In the field of praxeology and economics no sense can be given to the notion of measurement. In the hypothetical state of rigid conditions there are no changes to be measured. In the actual world of change there are no fixed points, dimensions, or relations which could serve as a standard.

Moreover, Rothbard wrote,

There are only individual buyers, and each buyer has bought a different proportion and type of goods. If one person purchases a TV set, and another goes to the movies, each activity is the result of different value scales, and each has different effects on the various commodities. There is no “average person” who goes partly to the movies and buys part of a TV set. There is therefore no “average housewife” buying some given proportion of a totality of goods. Goods are not bought in their totality against money, but only by individuals in individual transactions, and therefore there can be no scientific method of combining them.

The Total Purchasing Power of Money Cannot Be Established Conceptually

We suggest that the total purchasing power of money cannot be established, even conceptually. Thus, when $1 is exchanged for one loaf of bread, all we can say is that the purchasing power of $1 is one loaf of bread. If $1 is exchanged for two tomatoes then this also means that the purchasing power of $1 is two tomatoes.

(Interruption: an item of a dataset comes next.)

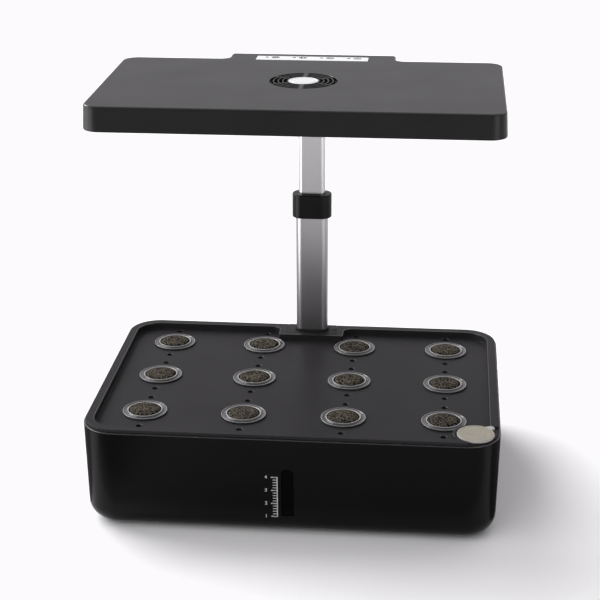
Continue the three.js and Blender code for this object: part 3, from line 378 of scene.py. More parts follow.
sponge_brown = new_finish("grow_sponge", (0.03, 0.026, 0.02), 0.92, ior=1.12)
speckle = vary_colour(sponge_brown, 800, (0.003, 0.0026, 0.0022), (0.1, 0.087, 0.069), detail=3.0)
speckle.color_ramp.elements[0].position, speckle.color_ramp.elements[1].position = 0.44, 0.58
add_grain(sponge_brown, 1100, 6e-4, detail=3.0)

# The cap's rim: lighter than the middle, partly clear silicone and partly a painted highlight.
cap_rim_highlight = new_finish("clear_silicone_rim_painted_highlight", (0.36, 0.345, 0.335), 0.22, ior=1.41)
vary_roughness(cap_rim_highlight, 500, 0.18, 0.28)
silicone_beige = new_finish("beige_silicone", (0.3, 0.275, 0.21), 0.45, ior=1.41)
silicone_beige.node_tree.nodes["Principled BSDF"].inputs["Subsurface Weight"].default_value = 0.15
silicone_beige.node_tree.nodes["Principled BSDF"].inputs["Subsurface Scale"].default_value = 0.002
vary_colour(silicone_beige, 900, (0.24, 0.225, 0.19), (0.345, 0.316, 0.245), detail=2.0)
add_grain(silicone_beige, 1400, 2e-5)

foot_rubber = new_finish("foot_rubber", (0.012, 0.012, 0.012), 0.8)
add_grain(foot_rubber, 1800, 5e-5)

strip_white = new_finish("glossy_white_film", (0.74, 0.735, 0.75), 0.18)
vary_roughness(strip_white, 90, 0.14, 0.22)
disc_white = new_finish("silver_white_disc", (0.62, 0.615, 0.63), 0.32)
vary_roughness(disc_white, 300, 0.26, 0.38)
ink_grey = new_finish("dark_grey_ink", (0.015, 0.015, 0.017), 0.5, ior=1.2)
vary_roughness(ink_grey, 400, 0.42, 0.58)
print_light = new_finish("light_grey_print", (0.42, 0.42, 0.43), 0.5)
vary_roughness(print_light, 500, 0.42, 0.58)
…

It is not possible, however, to establish the total purchasing power of money since we cannot add up tomatoes to bread. We can only establish the purchasing power of money with respect to a particular good in a transaction at a given point in time and at a given place. Hence, if something cannot be established conceptually it is obvious that any attempt to quantify it is futile.

Conclusion

Any concept of average price level involves adding or multiplying quantities of completely different units of goods and is therefore meaningless. According to Mises, in economics no sense can be given to the notion of measurement. In the hypothetical state of rigid conditions there are no changes to be measured. In the actual world of change there are no fixed points, dimensions, or relations which could serve as a standard.